At its core, training a model means optimizing a loss function over model parameters.

Components of an Optimization Problem

A general optimization problem consists of three key components:

min⁡ f(x) with respect to x subject to a ≤ x ≤ b

  1. Objective Function f(x): The function to be minimized or maximized (e.g., loss, cost, error).
  2. Decision Variables x: The variables we can adjust to optimize the objective function (e.g., model weights).
  3. Constraints: Restrictions that define the feasible region for x (e.g., bounds, equality or inequality constraints).

Whenever you see an optimization problem, identify all three components.

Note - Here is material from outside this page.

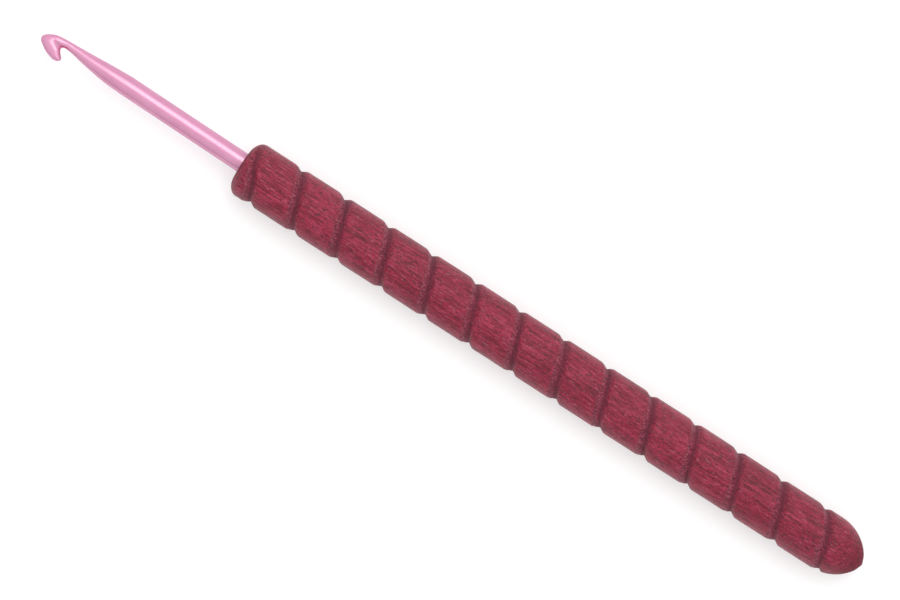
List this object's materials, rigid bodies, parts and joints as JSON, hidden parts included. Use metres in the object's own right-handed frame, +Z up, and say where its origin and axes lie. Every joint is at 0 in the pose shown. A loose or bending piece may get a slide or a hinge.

Types of Optimization Problems

1. Continuous Optimization

Decision variables can take infinitely many values.

\min f(x),\quad x \in (-2, 2)

  • Linear Programming (LP): Objective and constraints are linear.
  • Nonlinear Programming (NLP): Objective or constraints are nonlinear.

2. Integer Optimization

Decision variables take only integer values.

min f(x), \quad x \in \{0,1,2,3\}

  • Linear Integer Programming (ILP): Linear objective and constraints.
  • Nonlinear Integer Programming: Objective or constraints are nonlinear.
  • Binary Integer Programming: Variables take values in {0,1}.

3. Mixed Variable Optimization

Combination of continuous and integer variables.

min f(x_1, x_2), \quad x_1 \in \{0,1,2,3\}, \; x_2 \in (-2,2)

  • Mixed-Integer Linear Programming (MILP): Linear objective and constraints.
  • Mixed-Integer Nonlinear Programming (MINLP): Objective or constraints are nonlinear.

Gradient-based optimization methods are central to machine learning and deep learning. They optimize models by using gradients of the loss function to iteratively update parameters in a direction that reduces error. These methods scale well to large datasets and high-dimensional models, making them widely used in data science.

  • Gradient Descent: uses the entire dataset to compute each update. It provides stable convergence but becomes computationally expensive for large datasets.
  • Stochastic Gradient Descent (SGD): updates parameters using a single data point at a time. It is fast and memory-efficient but introduces noise in updates, which can cause fluctuations during training.
  • Mini-batch Gradient Descent: uses small batches of data, balancing stability and speed. It enables parallel computation and is the default optimization approach in most ML and DL frameworks.

Other Used Optimization Methods

  • Momentum: Accelerates convergence by reducing oscillations.
  • AdaGrad: Adapts learning rates for each parameter, useful for sparse data.
  • RMSProp: Handles non-stationary objectives by normalizing gradients.
  • Adam: Combines Momentum and RMSProp; the most commonly used optimizer in deep learning.
  • Newton and Quasi-Newton Methods (BFGS, L-BFGS): Used in smaller-scale ML problems due to higher computational cost.